Reproduce each line bearing the word "bodies".

# # # #

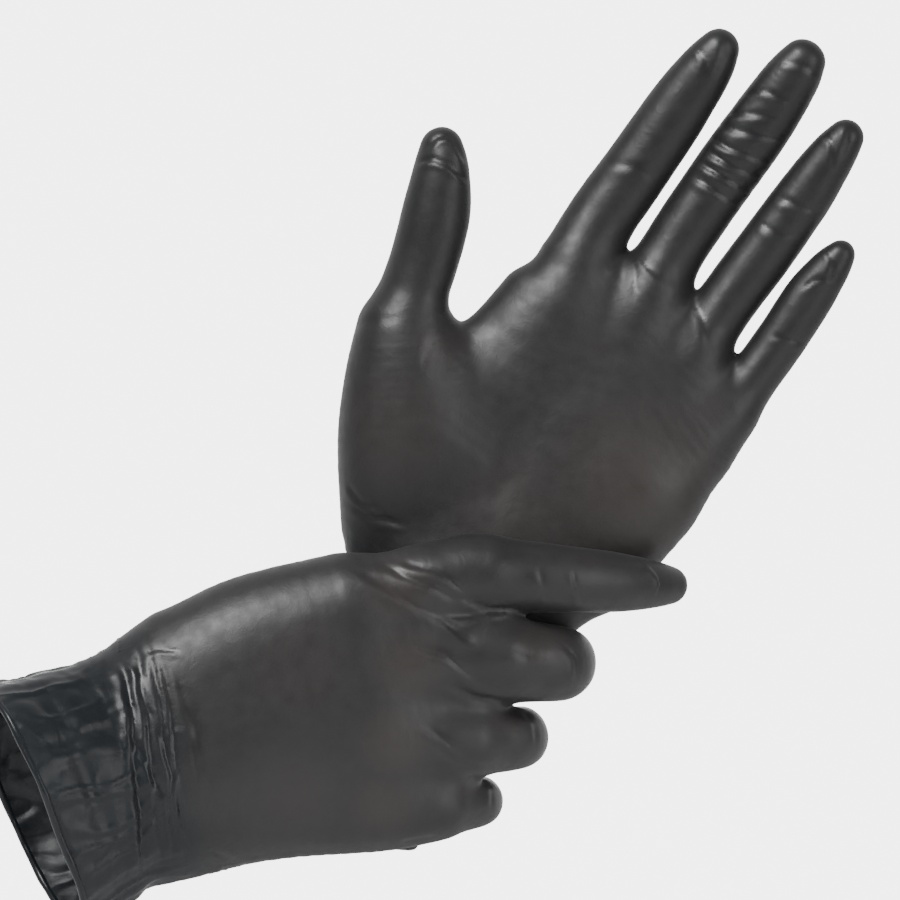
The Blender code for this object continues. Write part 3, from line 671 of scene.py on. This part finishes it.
def build(side, hand):
    V, F = surface(hand, 1.7)
    V = relax(V, F, 1)
    V, _ = project(V, hand, 2)
    V = relax(V, F, 1, 0.4)
    V, _ = project(V, hand, 1)
    V, F = refine(V, F)
    V, G = project(V, hand, 1)
    V = relax(V, F, 1, 0.4)
    d, crease, stretch_highlight, s, loose = displace(side, V, G, hand)
    V = V + G * d[:, None]
    V = relax(V, F, 1, 0.15)
    sleeve = np.clip((s + 14 + noise(V / 10.0, 81) * 5) / 26, 0, 1)
    sleeve = sleeve * sleeve * (3 - 2 * sleeve)
    N = normals_of(V, F)
    wrist, arm, lat = (np.zeros(3), ARM_L, SIDE_L) if side == "left" else (WRIST_R, ARM_R, SIDE_R)
    hem = 73.0 if side == "left" else 41.5
    C = V[F].mean(1)
    S = (C - wrist) @ arm
    label = np.zeros(len(F), int)                       # 0 hand, -1 dropped, 1 cuff, 10.. digits
    label[S > 0] = 1
    label[S > hem] = -1
    digits = list(hand["digits"])
    dist = np.stack([chain_sdf(C, hand["digits"][g]) for g in digits], 1)
    near = dist.argmin(1)
    info = {}
    for gi, g in enumerate(digits):
        P = joint_points(side, g, hand["digits"][g])
        dirs = [unit(P[i + 1] - P[i]) for i in range(len(P) - 1)]
        z0, z1 = ROOT_ZONE[side][g]
        begin = P[0] + dirs[0] * (z0 - 0.5)
        mine = np.nonzero((near == gi) & (dist[:, gi] < 3.2) & ((C - begin) @ dirs[0] > 0) & (label == 0))[0]
        if side == "right" and g != "thumb":
            mine = mine[(C[mine, 0] > P[0][0] + z0 - 12)]
        X = C[mine]
        seg = np.zeros((len(X), len(dirs)))
        for i, dd in enumerate(dirs):
            w = X - P[i]
            L = np.linalg.norm(P[i + 1] - P[i])
            t = np.clip(w @ dd, 0 if i else -20, L if i < len(dirs) - 1 else L + 20)
            seg[:, i] = np.linalg.norm(w - t[:, None] * dd, axis=1)
        k = seg.argmin(1)
        part = np.zeros(len(X), int)
        L0 = np.linalg.norm(P[1] - P[0])
        cut = [z1 + 0.5 * max(L0 - 5.5 - z1, 0)]
        for i in range(1, len(dirs) - 1):
            L = np.linalg.norm(P[i + 1] - P[i])
            cut.append(0.5 * L)
        for i in range(len(dirs)):
            on = k == i
            if i < len(cut):
                beyond = (X - P[i]) @ dirs[i] > cut[i]
                part[on] = np.where(beyond[on], i + 1, i)
            else:
                part[on] = i
        label[mine] = 10 + gi * 3 + part
        info[g] = (gi, P, dirs, (z0, z1), len(dirs))
    # a hand face all round a digit's faces, or the other way, goes with its neighbours
    for _ in range(2):
        E = np.concatenate([np.sort(F[:, [i, (i + 1) % 4]], 1) for i in range(4)])
        key = E[:, 0].astype(np.int64) * len(V) + E[:, 1]
        order = np.argsort(key, kind="stable")
        fid = np.tile(np.arange(len(F)), 4)[order]
        ks = key[order]
        same = np.nonzero(ks[1:] == ks[:-1])[0]
        a, b = fid[same], fid[same + 1]
        diff = np.bincount(a, label[a] != label[b], len(F)) + np.bincount(b, label[a] != label[b], len(F))
        odd = np.nonzero(diff >= 3)[0]
        for x in odd:
            nb = np.concatenate([b[a == x], a[b == x]]) if len(odd) < 400 else []
            if len(nb):
                vals, cnt = np.unique(label[nb], return_counts=True)
                label[x] = vals[cnt.argmax()]

    def piece(name, sel, mat, extra=None):
        f = F[sel]
        used, inv = np.unique(f, return_inverse=True)
        v, n = V[used], N[used]
        f = inv.reshape(f.shape)
        every = dict(stretch_highlight=stretch_highlight, crease=crease, sleeve=sleeve)
        at = {k: x[used] for k, x in every.items()}
        if extra is not None:                           # an inner wall, turned to face inwards
            g = F[extra]
            u2, i2 = np.unique(g, return_inverse=True)
            v = np.concatenate([v, V[u2] - N[u2] * 0.8])
            n = np.concatenate([n, -N[u2]])
            f = np.concatenate([f, i2.reshape(g.shape)[:, ::-1] + len(used)])
            at = {k: np.concatenate([x, every[k][u2]]) for k, x in at.items()}
        return make(name, v, f, n, mat, at)

    body = f"{side}_hand"
    hand_faces = label == 0
    lining = hand_faces & (S > (-42 if side == "left" else -34))
    o = piece(f"{side}_hand_film", hand_faces, HAND_FILM, lining)
    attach(o, body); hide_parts(f"{side}_palm")
    o = piece(f"{side}_cuff_wall", label == 1, HAND_FILM, label == 1)
    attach(o, body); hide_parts(f"{side}_cuff")
    for g, (gi, P, dirs, (z0, z1), n) in info.items():
        bodies = [body, f"{side}_{g}_base"] + ([f"{side}_{g}_tip"] if g == "thumb" else [f"{side}_{g}_mid", f"{side}_{g}_tip"])
        for i in range(n):
            sel = label == 10 + gi * 3 + i
            if not sel.any():
                print("EMPTY", side, g, i)
                continue
            o = piece(f"{side}_{g}_{('root', 'knuckle', 'end')[i]}_film", sel, HAND_FILM)
            if i == 0:
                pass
            else:
                r = min(5.5, 0.42 * np.linalg.norm(P[i] - P[i - 1]))
            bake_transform(o)
            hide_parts(bodies[i + 1])
    # rolled bead round the hem
    count, ring = 180, 12
    A = np.linspace(0, 2 * math.pi, count, endpoint=False)
    nrm = np.cross(arm, lat)
    base = wrist + arm * hem
    dirv = np.cos(A)[:, None] * lat + np.sin(A)[:, None] * nrm
    lo_, hi_ = np.full(count, 5.0), np.full(count, 60.0)
    for _ in range(30):
        m_ = (lo_ + hi_) / 2
        ins = hand_sdf(base + dirv * m_[:, None], hand) < 0
        lo_, hi_ = np.where(ins, m_, lo_), np.where(ins, hi_, m_)
    pts = base + dirv * lo_[:, None]
    _, g_ = gradient(pts, hand)
    g_ /= np.linalg.norm(g_, axis=1)[:, None]
    dd, _, _, _, _ = displace(side, pts, g_, hand)
    pts = pts + g_ * dd[:, None]
    for _ in range(2):
        pts = pts * 0.5 + (np.roll(pts, 1, 0) + np.roll(pts, -1, 0)) * 0.25
    r = 1.15 + 0.18 * noise(np.stack([np.cos(A) * 6, np.sin(A) * 6, A * 0], 1), 71)
    T = np.roll(pts, -1, 0) - np.roll(pts, 1, 0)
    T /= np.linalg.norm(T, axis=1)[:, None]
    Bn = np.cross(T, g_); Bn /= np.linalg.norm(Bn, axis=1)[:, None]
    Gn = np.cross(Bn, T)
    pts = pts - Gn * 0.4
    th = np.linspace(0, 2 * math.pi, ring, endpoint=False)
    RV = (pts[:, None] + r[:, None, None] * (np.cos(th)[None, :, None] * Gn[:, None] + np.sin(th)[None, :, None] * Bn[:, None]))
    RN = (np.cos(th)[None, :, None] * Gn[:, None] + np.sin(th)[None, :, None] * Bn[:, None]).reshape(-1, 3)
    i, j = np.meshgrid(np.arange(count), np.arange(ring), indexing="ij")
    i2, j2 = (i + 1) % count, (j + 1) % ring
    RF = np.stack([i * ring + j, i * ring + j2, i2 * ring + j2, i2 * ring + j], -1).reshape(-1, 4)
    vv = RV.reshape(-1, 3)
    fn = np.cross(vv[RF[:, 1]] - vv[RF[:, 0]], vv[RF[:, 2]] - vv[RF[:, 0]])
    if (fn * RN[RF[:, 0]]).sum() < 0:
        RF = RF[:, ::-1]
    o = make(f"{side}_hem_bead", vv, RF, RN, BEAD_FILM, dict(stretch_highlight=np.zeros(len(vv)), crease=np.zeros(len(vv)), sleeve=np.ones(len(vv))))
    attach(o, body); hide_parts(f"{side}_cuff_bead")
    return len(F)


total = build("left", left_hand()) + build("right", right_hand())
print("faces", total)

# ---------------------------------------------------------------------------
# Floor, light and camera
# ---------------------------------------------------------------------------
floor_mat = bpy.data.materials.new("pale_floor")
floor_mat.use_nodes = True
ft = floor_mat.node_tree
fb = ft.nodes["Principled BSDF"]
fn_ = ft.nodes.new("ShaderNodeTexNoise"); fn_.inputs["Scale"].default_value = 9
fr = ft.nodes.new("ShaderNodeValToRGB")
fr.color_ramp.elements[0].color = (0.86, 0.86, 0.86, 1); fr.color_ramp.elements[1].color = (0.90, 0.90, 0.90, 1)
ft.links.new(fn_.outputs["Fac"], fr.inputs["Fac"]); ft.links.new(fr.outputs["Color"], fb.inputs["Base Color"])
fb.inputs["Roughness"].default_value = 0.9
bpy.ops.mesh.primitive_plane_add(size=0.9, location=(0, 0, CAD_BOX[0][2] - 0.02))
floor = bpy.context.object
floor.name = "floor"
floor.data.materials.append(floor_mat)

world = bpy.context.scene.world or bpy.data.worlds.new("world")
bpy.context.scene.world = world
world.use_nodes = True
bg = world.node_tree.nodes["Background"]
wt = world.node_tree
wc = wt.nodes.new("ShaderNodeTexCoord")
ws = wt.nodes.new("ShaderNodeSeparateXYZ")
wr_ = wt.nodes.new("ShaderNodeValToRGB")
wr_.color_ramp.elements[0].position = 0.0; wr_.color_ramp.elements[0].color = (0.24, 0.24, 0.25, 1)
wr_.color_ramp.elements[1].position = 0.75; wr_.color_ramp.elements[1].color = (1.0, 1.0, 1.0, 1)
wt.links.new(wc.outputs["Generated"], ws.inputs["Vector"])
wt.links.new(ws.outputs["Y"], wr_.inputs["Fac"])
wt.links.new(wr_.outputs["Color"], bg.inputs["Color"])
glow = wt.nodes.new("ShaderNodeMapRange")
glow.interpolation_type = "SMOOTHSTEP"
glow.inputs["From Min"].default_value = 0.95; glow.inputs["From Max"].default_value = 0.99
glow.inputs["To Min"].default_value = 1.0; glow.inputs["To Max"].default_value = 5.0
wt.links.new(ws.outputs["Y"], glow.inputs["Value"])
wt.links.new(glow.outputs["Result"], bg.inputs["Strength"])


def area(name, at, size, power, target=(0.0, 0.0, 0.03)):
    l = bpy.data.lights.new(name, "AREA")
    l.shape = "RECTANGLE"
    l.size, l.size_y = size
    l.energy = power
    o = bpy.data.objects.new(name, l)
    bpy.context.scene.collection.objects.link(o)
    o.location = at
    o.rotation_euler = (Vector(target) - Vector(at)).to_track_quat("-Z", "Y").to_euler()


area("key", (-0.55, -0.9, 1.0), (0.6, 0.6), 24)
area("fill", (0.95, -0.8, 0.2), (0.7, 0.9), 5)

cam = bpy.data.cameras.new("camera")
cam.sensor_width = 36
cam.lens = 36 * 2.5 / 0.279
camera = bpy.data.objects.new("camera", cam)
bpy.context.scene.collection.objects.link(camera)
camera.location = (0.0031, -2.5, 0.0465)
camera.rotation_euler = (math.pi / 2, 0, 0)
cam.clip_end = 50
bpy.context.scene.camera = camera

# # # #

▶ _ANSWER_:
        bodies = [body, f"{side}_{g}_base"] + ([f"{side}_{g}_tip"] if g == "thumb" else [f"{side}_{g}_mid", f"{side}_{g}_tip"])
            hide_parts(bodies[i + 1])